As soluções macroeconómicas apontadas por Ernâni Lopes para Portugal se colocar na primeira linha, englobam a busca de respostas em domínios com potencial, de modo a revigorar o tecido empresarial com o objectivo de reinventar a economia portuguesa, concluindo o economista que no essencial é «necessário reinventar Portugal».

Assim, os domínios com potencial estratégico para Portugal, de modo a passar de um «cenário de definhamento para um de desenvolvimento» englobam sectores como o turismo, ambiente, cidades e desenvolvimento, serviços de valor acrescentado e, por fim, o hypercluster da economia do mar. Estes sectores deverão ser trabalhados, tendo por base uma questão estratégica fundamental: Portugal/Europa/África/Brasil. Esta articulação foi apontada por Ernâni Lopes como solução para a economia nacional, não querendo, no entanto, dizer que «estejamos em todo o lado ao mesmo tempo, mas temos de ter a capacidade de apostar em sectores e países/regiões que possam tornar-nos competitivos, viabilizando um aumento das nossas exportações, tão vitais para a nossa economia».

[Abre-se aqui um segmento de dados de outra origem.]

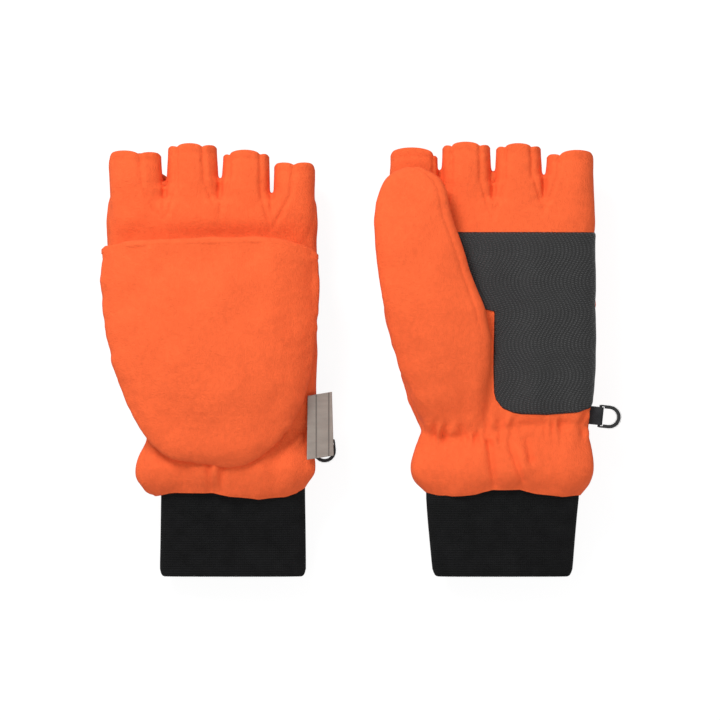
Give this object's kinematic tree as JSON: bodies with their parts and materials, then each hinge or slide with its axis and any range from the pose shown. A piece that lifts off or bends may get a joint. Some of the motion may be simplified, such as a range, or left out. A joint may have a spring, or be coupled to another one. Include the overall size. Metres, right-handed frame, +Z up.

As respostas de dimensão empresarial estão, desde logo, condicionadas pela falta de confiança que o tecido empresarial português tem no Estado, existindo até um preconceito negativo sobre as próprias empresas. Assim, os mecanismos de actuação terão de passar por três critérios permanentes – eficiência, eficácia e economicidade – coadjuvados por seis parâmetros decisivos: produtividade, produto, preço, custo, mercado e competitividade.

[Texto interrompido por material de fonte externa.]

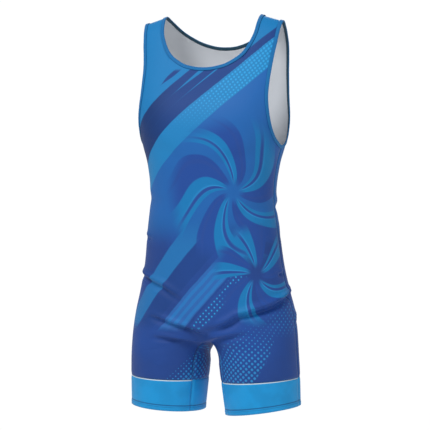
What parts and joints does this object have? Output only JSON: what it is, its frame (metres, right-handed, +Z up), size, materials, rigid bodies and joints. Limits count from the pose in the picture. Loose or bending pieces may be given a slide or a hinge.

A concluir a sua intervenção, o ex-ministro das Finanças e do Plano do IX Governo Constitucional referiu que «nada está ganho, nada está perdido em termos da evolução estratégico-estrutural», mas importa compreender, avaliar e fazer progredir o quadro estrutural num conceito de longo prazo. Aliás, a conclusão levou o primeiro orador do 2.º Congresso da Associação Portuguesa das Empresas de Distribuição a lembrar que «quando se desenvolve um projecto ou um produto, qualquer estratégia deverá ser sempre encarada a longo prazo. O curto prazo é um longo prazo compactado e caso as empresas não se adaptarem a esta realidade, não sobreviverão, porque afinal vivemos num mundo mutável, incerto e complexo».